** Begin Material **

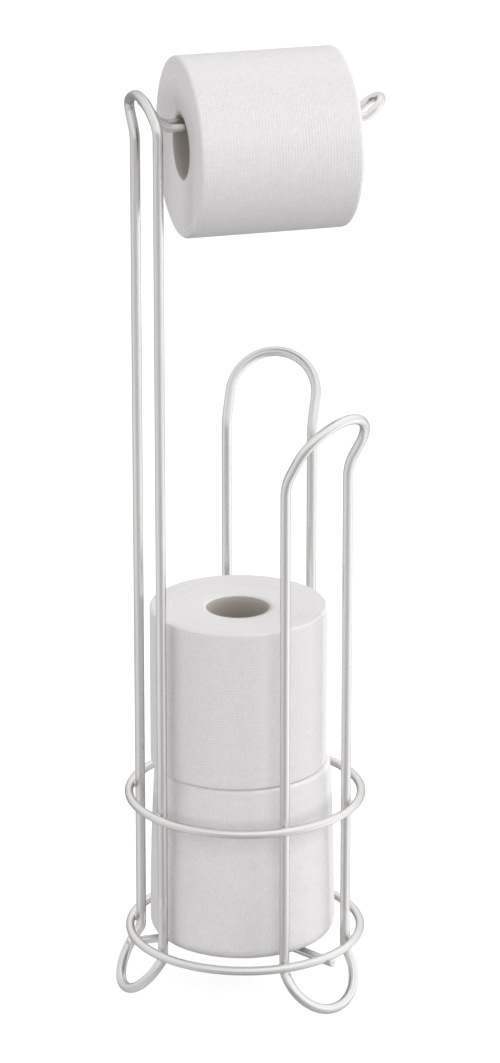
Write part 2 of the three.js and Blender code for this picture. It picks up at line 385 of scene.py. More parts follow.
@dataclass(frozen=True)
class CoreBoard(Finish):
    """Grey-brown cardboard, wound from two strips of recycled board on a slant.

    It is matt, with specks of fibre, and each strip's edge leaves a fine line that climbs round
    the tube.
    """

    name: str = "spiral_wound_cardboard"
    colour: str = "c6c0b8"
    shade: str = "aaa49a"
    seam_colour: str = "8f887d"
    roughness: float = 0.88
    gloss: float = 0.25
    relief: float = 0.3
    relief_depth: float = 0.3
    # The strip is about 70 mm wide, so its seam climbs 90 mm in a turn of this tube.
    seam_rise: float = 90.0
    seam_width: float = 0.8
    seam_sink: float = 0.4
    fibre_size: float = 1.2

    def material(self) -> Material:
        """Makes the finish.

        Returns:
            A material that follows the tube by its wind attribute.
        """
        made, tree = new_material(self.name)
        wind = add_node(tree, "Attribute", attribute_name="wind")["Vector"]
        seam = self.seam(tree, wind)
        fibres = add_node(
            tree,
            "TexNoise",
            {"Vector": wind, "Scale": 1 / self.fibre_size, "Detail": 5.0, "Roughness": 0.7},
        )["Fac"]
        board = self.tones(tree, fibres)
        tint = add_node(
            tree, "Mix", {"Factor": seam, 6: board, 7: linear(self.seam_colour)}, data_type="RGBA"
        )
        sunk = add_node(tree, "Math", {0: seam, 1: -self.seam_sink, 2: fibres}, operation="MULTIPLY_ADD")
        relief = add_node(
            tree, "Bump", {"Height": sunk[0], "Strength": self.relief, "Distance": self.relief_depth * MM}
        )
        shader = add_node(
            tree,
            "BsdfPrincipled",
            {
                "Base Color": tint[2],
                "Roughness": self.roughness,
                "Specular IOR Level": self.gloss,
                "Normal": relief["Normal"],
            },
        )
        add_node(tree, "OutputMaterial", {"Surface": shader["BSDF"]})
        return made

    def seam(self, tree: Tree, wind: Socket) -> Socket:
        """Draws the strips' edges, which climb round the tube.

        Args:
            tree: the node tree that gets them.
            wind: the place on the tube.

        Returns:
            One on the seam and zero beside it.
        """
        parts = add_node(tree, "SeparateXYZ", {"Vector": wind})
        bearing = add_node(tree, "Math", {0: parts["Y"], 1: parts["X"]}, operation="ARCTAN2")
        turns = add_node(tree, "Math", {0: bearing[0], 1: 1 / (2 * pi)}, operation="MULTIPLY")
        climb = add_node(
            tree, "Math", {0: parts["Z"], 1: 1 / self.seam_rise, 2: turns[0]}, operation="MULTIPLY_ADD"
        )
        beside = add_node(tree, "Math", {0: climb[0], 1: 0.5}, operation="PINGPONG")
        return add_node(
            tree,
            "MapRange",
            {
                "Value": beside[0],
                "From Max": self.seam_width / self.seam_rise,
                "To Min": 1.0,
                "To Max": 0.0,
            },
        )["Result"]


# Pieces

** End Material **

Return the whole listing exactly, with every line included.

Result for this exercise:
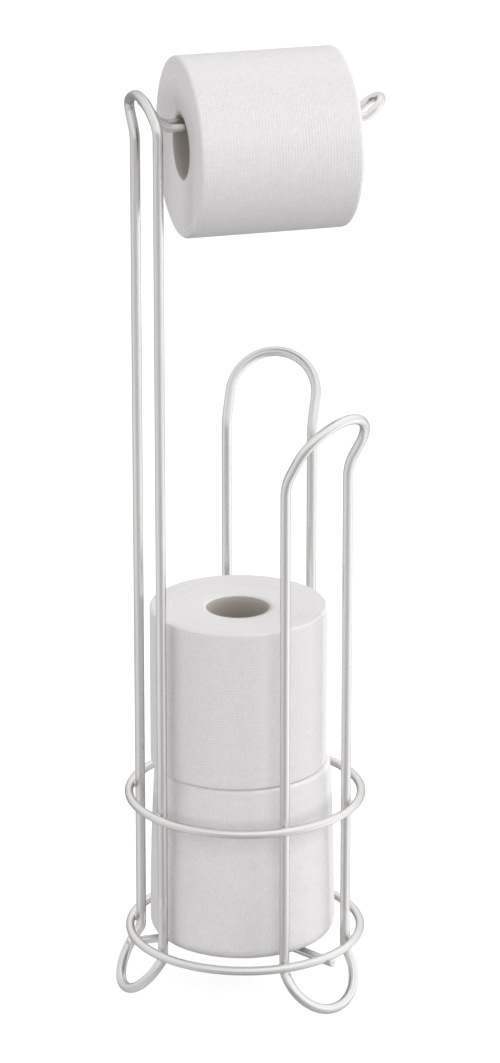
Write part 2 of the three.js and Blender code for this picture. It picks up at line 385 of scene.py. More parts follow.
@dataclass(frozen=True)
class CoreBoard(Finish):
    """Grey-brown cardboard, wound from two strips of recycled board on a slant.

    It is matt, with specks of fibre, and each strip's edge leaves a fine line that climbs round
    the tube.
    """

    name: str = "spiral_wound_cardboard"
    colour: str = "c6c0b8"
    shade: str = "aaa49a"
    seam_colour: str = "8f887d"
    roughness: float = 0.88
    gloss: float = 0.25
    relief: float = 0.3
    relief_depth: float = 0.3
    # The strip is about 70 mm wide, so its seam climbs 90 mm in a turn of this tube.
    seam_rise: float = 90.0
    seam_width: float = 0.8
    seam_sink: float = 0.4
    fibre_size: float = 1.2

    def material(self) -> Material:
        """Makes the finish.

        Returns:
            A material that follows the tube by its wind attribute.
        """
        made, tree = new_material(self.name)
        wind = add_node(tree, "Attribute", attribute_name="wind")["Vector"]
        seam = self.seam(tree, wind)
        fibres = add_node(
            tree,
            "TexNoise",
            {"Vector": wind, "Scale": 1 / self.fibre_size, "Detail": 5.0, "Roughness": 0.7},
        )["Fac"]
        board = self.tones(tree, fibres)
        tint = add_node(
            tree, "Mix", {"Factor": seam, 6: board, 7: linear(self.seam_colour)}, data_type="RGBA"
        )
        sunk = add_node(tree, "Math", {0: seam, 1: -self.seam_sink, 2: fibres}, operation="MULTIPLY_ADD")
        relief = add_node(
            tree, "Bump", {"Height": sunk[0], "Strength": self.relief, "Distance": self.relief_depth * MM}
        )
        shader = add_node(
            tree,
            "BsdfPrincipled",
            {
                "Base Color": tint[2],
                "Roughness": self.roughness,
                "Specular IOR Level": self.gloss,
                "Normal": relief["Normal"],
            },
        )
        add_node(tree, "OutputMaterial", {"Surface": shader["BSDF"]})
        return made

    def seam(self, tree: Tree, wind: Socket) -> Socket:
        """Draws the strips' edges, which climb round the tube.

        Args:
            tree: the node tree that gets them.
            wind: the place on the tube.

        Returns:
            One on the seam and zero beside it.
        """
        parts = add_node(tree, "SeparateXYZ", {"Vector": wind})
        bearing = add_node(tree, "Math", {0: parts["Y"], 1: parts["X"]}, operation="ARCTAN2")
        turns = add_node(tree, "Math", {0: bearing[0], 1: 1 / (2 * pi)}, operation="MULTIPLY")
        climb = add_node(
            tree, "Math", {0: parts["Z"], 1: 1 / self.seam_rise, 2: turns[0]}, operation="MULTIPLY_ADD"
        )
        beside = add_node(tree, "Math", {0: climb[0], 1: 0.5}, operation="PINGPONG")
        return add_node(
            tree,
            "MapRange",
            {
                "Value": beside[0],
                "From Max": self.seam_width / self.seam_rise,
                "To Min": 1.0,
                "To Max": 0.0,
            },
        )["Result"]


# Pieces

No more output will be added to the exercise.